Albert Rich schrieb: > > The 84 integration problems in the Timofeev Chapter 1 test suite and > their optimal antiderivatives is now available as a pdf file at > > http://www.apmaths.uwo.ca/~arich/TimofeevChapter1TestResults.pdf > > Also shown in the file are the test scores on each problem earned by > various integrators. The bottom line totals were as follows: > > Rubi 4.2 Mathematica 9 Derive 6.1 Maple 17 Maxima 5.28 > Totals: 168 161 158 161 158 > Percent: 100% 95.8% 94.0% 95.8% 94.0% >
You have replaced "+-" by "+" in examples #14 and #15 on p. 26. In your place I would prefer if Timofeev's choice of integrands (inasmuch as they can be inferred from the printed book at all) were not modified in any way, lest you open yourself to accusations of having introduced a selection bias which compromises the strict neutrality of the test suite - Timofeev couldn't have known about the systems tested, but you do.

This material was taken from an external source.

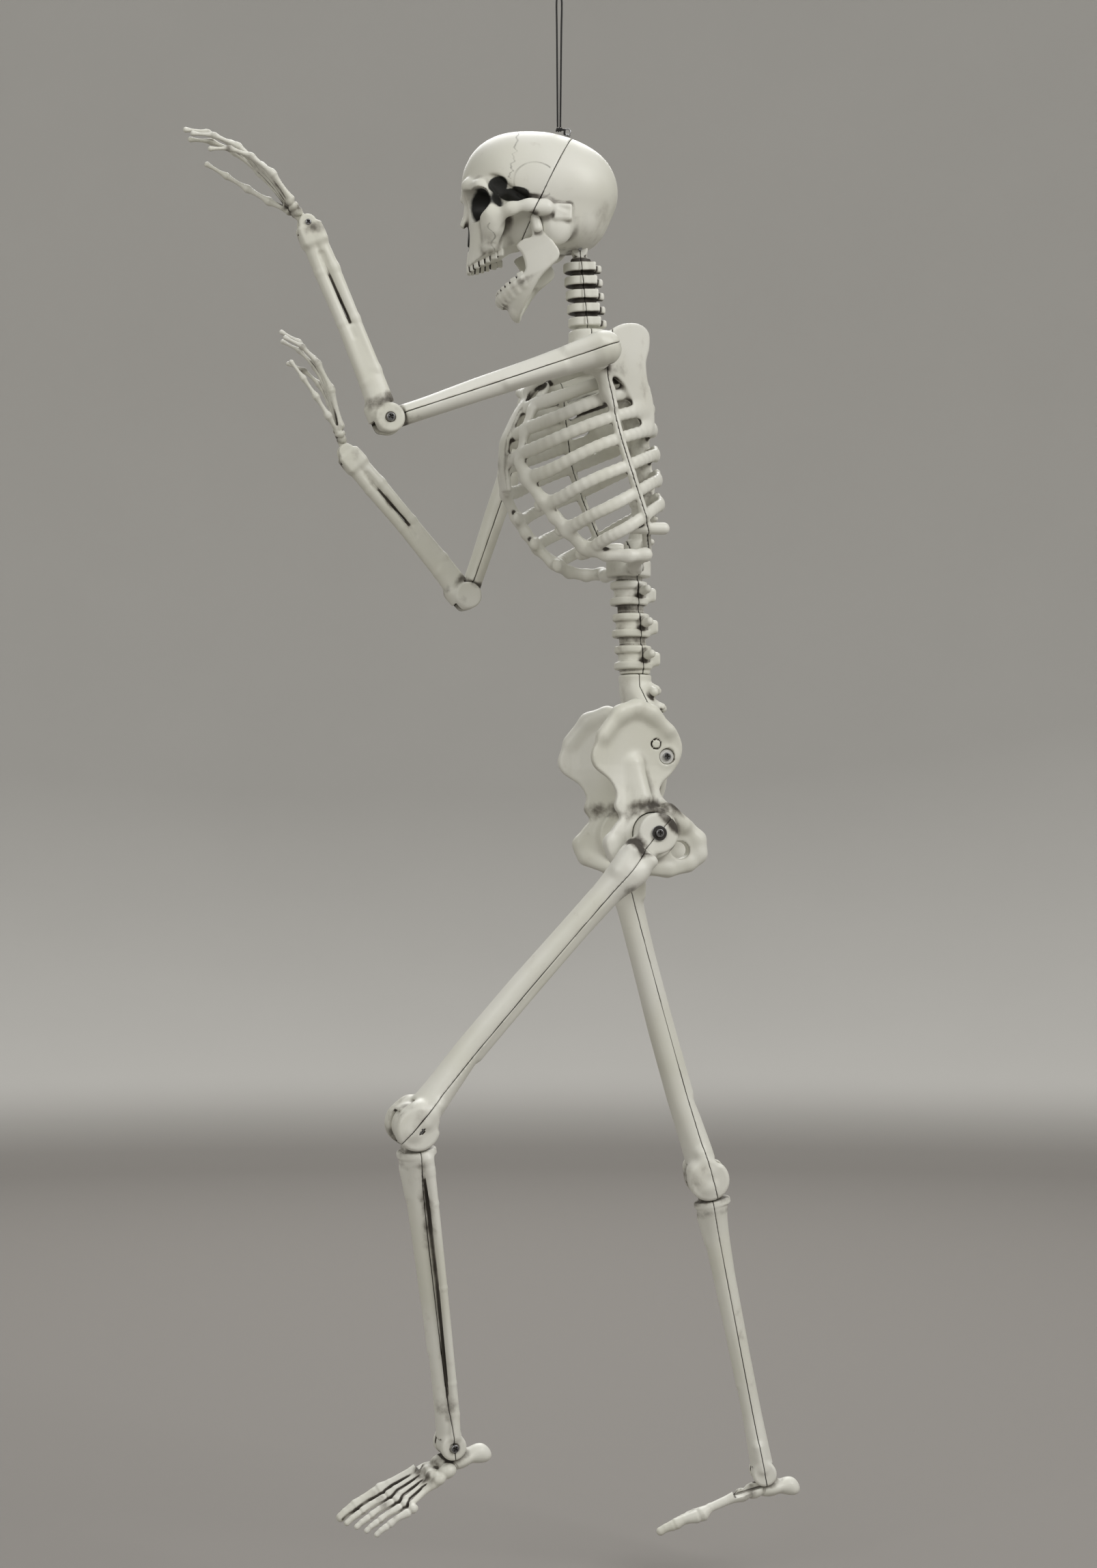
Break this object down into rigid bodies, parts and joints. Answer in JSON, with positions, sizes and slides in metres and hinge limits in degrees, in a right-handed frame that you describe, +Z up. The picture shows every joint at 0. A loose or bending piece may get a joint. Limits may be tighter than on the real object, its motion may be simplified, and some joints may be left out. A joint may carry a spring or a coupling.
{
  "type": "hanging posable skeleton figure",
  "caption": "Human skeleton decoration in moulded plastic shells, hung by an elastic loop, with a hinged jaw and limbs that turn on screws and hold a pose.",
  "frame": {"origin": "inside top of the hanging cord's loop, on the figure's middle plane; the whole figure hangs below it", "axes": "+Z up, the figure faces -Y, and its left side is at +X"},
  "size_m": [0.3608, 0.7094, 1.6801],
  "materials": {
    "bone_plastic": "ivory-white moulded plastic, softly glossy, with a brown-black wash in the hollows and along the seams",
    "white_plastic": "plain white moulded plastic",
    "screw_steel": "zinc-plated steel, slightly dulled",
    "elastic_cord": "black braided elastic cord"
  },
  "bodies": {
    "skull": {"skull_front": "bone_plastic", "skull_rear": "bone_plastic", "hanging_eyelet": "screw_steel", "hanging_cord": "elastic_cord", "cord_knot": "elastic_cord", "neck_pin": "screw_steel"},
    "jaw": {"jaw": "bone_plastic"},
    "neck": {"neck_front": "bone_plastic", "neck_rear": "bone_plastic"},
    "torso": {"ribcage_front": "bone_plastic", "ribcage_rear": "bone_plastic", "ribcage_screw_left": "screw_steel", "ribcage_screw_right": "screw_steel", "lumbar_front": "bone_plastic", "lumbar_rear": "bone_plastic"},
    "pelvis": {"sacrum_front": "bone_plastic", "sacrum_rear": "bone_plastic", "hip_bone_left": "bone_plastic", "hip_bone_right": "bone_plastic", "pelvis_washer_left": "white_plastic", "pelvis_washer_right": "white_plastic", "pelvis_screw_left": "screw_steel", "pelvis_screw_right": "screw_steel", "left_hip_washer": "screw_steel", "right_hip_washer": "screw_steel", "left_hip_screw": "screw_steel", "right_hip_screw": "screw_steel"},
    "left_thigh": {"left_femur_front": "bone_plastic", "left_femur_rear": "bone_plastic", "left_knee_screw": "screw_steel"},
    "left_shin": {"left_shin_front": "bone_plastic", "left_shin_rear": "bone_plastic", "left_ankle_screw": "screw_steel"},
    "left_foot": {"left_foot": "bone_plastic"},
    "left_shoulder": {"left_shoulder_knuckle": "white_plastic"},
    "left_upper_arm": {"left_humerus_front": "bone_plastic", "left_humerus_rear": "bone_plastic", "left_shoulder_screw": "screw_steel", "left_elbow_screw": "screw_steel"},
    "left_forearm": {"left_forearm": "bone_plastic", "left_wrist_screw": "screw_steel"},
    "left_hand": {"left_hand": "bone_plastic"},
    "right_thigh": {"right_femur_front": "bone_plastic", "right_femur_rear": "bone_plastic", "right_knee_screw": "screw_steel"},
    "right_shin": {"right_shin_front": "bone_plastic", "right_shin_rear": "bone_plastic", "right_ankle_screw": "screw_steel"},
    "right_foot": {"right_foot": "bone_plastic"},
    "right_shoulder": {"right_shoulder_knuckle": "white_plastic"},
    "right_upper_arm": {"right_humerus_front": "bone_plastic", "right_humerus_rear": "bone_plastic", "right_shoulder_screw": "screw_steel", "right_elbow_screw": "screw_steel"},
    "right_forearm": {"right_forearm": "bone_plastic", "right_wrist_screw": "screw_steel"},
    "right_hand": {"right_hand": "bone_plastic"}
  },
  "joints": [
    {"name": "jaw_hinge", "type": "hinge", "parent": "skull", "child": "jaw", "pos_m": [-0.00986, -0.02524, -0.258], "axis": [0.9848, -0.1736, 0], "range_deg": [-21, 8]},
    {"name": "head_nod", "type": "hinge", "parent": "skull", "child": "neck", "pos_m": [-0.00139, 0.02282, -0.273], "axis": [0.9848, -0.1736, 0], "range_deg": [-15, 15]},
    {"name": "neck_turn", "type": "hinge", "parent": "neck", "child": "torso", "pos_m": [0, 0.0307, -0.359], "axis": [0, 0, 1], "range_deg": [-70, 50]},
    {"name": "waist_turn", "type": "hinge", "parent": "torso", "child": "pelvis", "pos_m": [0, 0.0837, -0.73], "axis": [0, 0, 1], "range_deg": [-60, 60]},
    {"name": "left_hip", "type": "hinge", "parent": "pelvis", "child": "left_thigh", "pos_m": [0.093, 0.0842, -0.902], "axis": [-1, 0, 0], "range_deg": [-66.4, 53.6]},
    {"name": "left_knee", "type": "hinge", "parent": "left_thigh", "child": "left_shin", "pos_m": [0.105, -0.17768, -1.19904], "axis": [0.9877, 0.1173, -0.1035], "range_deg": [-55.8, 55.2]},
    {"name": "left_ankle", "type": "hinge", "parent": "left_shin", "child": "left_foot", "pos_m": [0.06485, -0.13097, -1.52935], "axis": [0.9877, 0.1173, -0.1035], "range_deg": [-31, 19]},
    {"name": "left_shoulder_swing", "type": "hinge", "parent": "torso", "child": "left_shoulder", "pos_m": [0.16, 0.0097, -0.409], "axis": [-1, 0, 0], "range_deg": [-110, 90]},
    {"name": "left_shoulder_lift", "type": "hinge", "parent": "left_shoulder", "child": "left_upper_arm", "pos_m": [0.16, 0.0097, -0.409], "axis": [0, -0.342, 0.9397], "range_deg": [0, 80]},
    {"name": "left_elbow", "type": "hinge", "parent": "left_upper_arm", "child": "left_forearm", "pos_m": [0.16, -0.21301, -0.49006], "axis": [-1, 0, 0], "range_deg": [-86.7, 41.3]},
    {"name": "left_wrist", "type": "hinge", "parent": "left_forearm", "child": "left_hand", "pos_m": [0.16, -0.29568, -0.2981], "axis": [1, 0, 0], "range_deg": [-55, 15]},
    {"name": "right_hip", "type": "hinge", "parent": "pelvis", "child": "right_thigh", "pos_m": [-0.093, 0.0842, -0.902], "axis": [-1, 0, 0], "range_deg": [-9, 111]},
    {"name": "right_knee", "type": "hinge", "parent": "right_thigh", "child": "right_shin", "pos_m": [-0.105, 0.19335, -1.28266], "axis": [0.9877, -0.1504, -0.0431], "range_deg": [-1.3, 109.7]},
    {"name": "right_ankle", "type": "hinge", "parent": "right_shin", "child": "right_foot", "pos_m": [-0.10931, 0.25952, -1.61205], "axis": [0.9877, -0.1504, -0.0431], "range_deg": [-19, 31]},
    {"name": "right_shoulder_swing", "type": "hinge", "parent": "torso", "child": "right_shoulder", "pos_m": [-0.16, 0.0097, -0.409], "axis": [-1, 0, 0], "range_deg": [-59.5, 140.5]},
    {"name": "right_shoulder_lift", "type": "hinge", "parent": "right_shoulder", "child": "right_upper_arm", "pos_m": [-0.16, 0.0097, -0.409], "axis": [0, 0.9426, -0.3338], "range_deg": [0, 80]},
    {"name": "right_elbow", "type": "hinge", "parent": "right_upper_arm", "child": "right_forearm", "pos_m": [-0.16, -0.06941, -0.63241], "axis": [-1, 0, 0], "range_deg": [-119.4, 8.6]},
    {"name": "right_wrist", "type": "hinge", "parent": "right_forearm", "child": "right_hand", "pos_m": [-0.16, -0.2068, -0.47491], "axis": [1, 0, 0], "range_deg": [-13, 57]}
  ]
}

Hence I suggest to duplicate these integrands to "+" and "-" versions and to split the example numbers into 14a/b and 15a/b. In fact, integral tables and symbolic integrators often distinguish between expressions like b^2*SIN(x)^2 + a^2 and b^2*SIN(x)^2 - a^2, although the evaluations in these two cases are not much affected (which fact is worth noting too).
This being a matter of principle, the choice of model antiderivatives is often just a matter of taste. In examples #16 and #56 you list the simpler but discontinuous ATAN evaluations. Are you retracting your statement of June 18 that "continuity of antiderivatives trumps compactness"?

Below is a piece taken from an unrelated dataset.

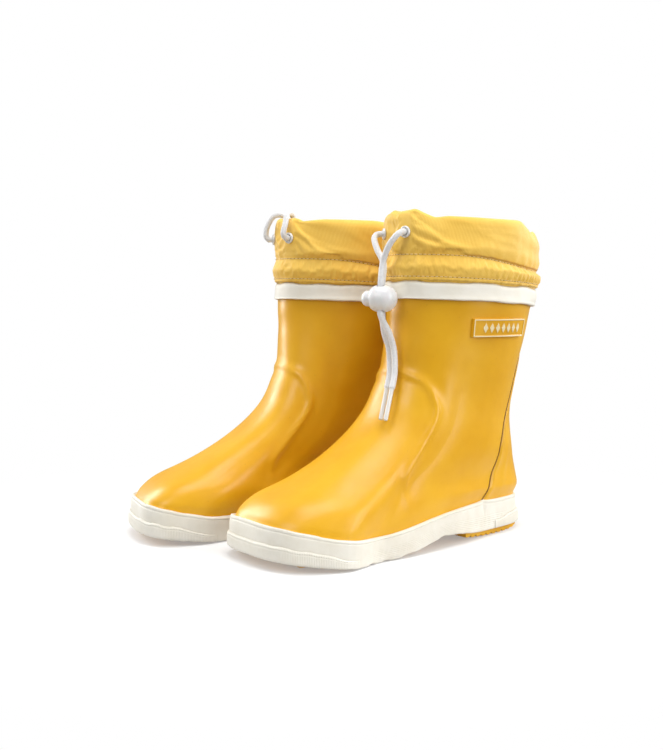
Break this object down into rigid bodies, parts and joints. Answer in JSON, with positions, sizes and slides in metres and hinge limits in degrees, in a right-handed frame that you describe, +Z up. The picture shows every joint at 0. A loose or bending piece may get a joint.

In the evaluation of example #59, -4 + 4*SIN(x)^2 may be simplified to -4*COS(x)^2, and the evaluation of example #70 can (accidentally?) be written more compactly as 1/48*SIN(2*x)^3 - 1/64*SIN(4*x) + x/16.
Finally a more detailed explanation why ATANH(1-2*x^2) in your evaluation of example #42 from Chapter 9 is bad: The vast majority of people being presented with an integrand like x^2*ASEC(x)/(x^2-1)^(5/2) do attach meaning to it for real x with |x| > 1 only. Similarly, they attach meaning to ATANH(1-2*x^2) for real 1-2*x^2 with |1-2*x^2| < 1 only. Your antiderivative is consequently meaningless to them - and this group is likely to include almost all of Professor Charlwood's students.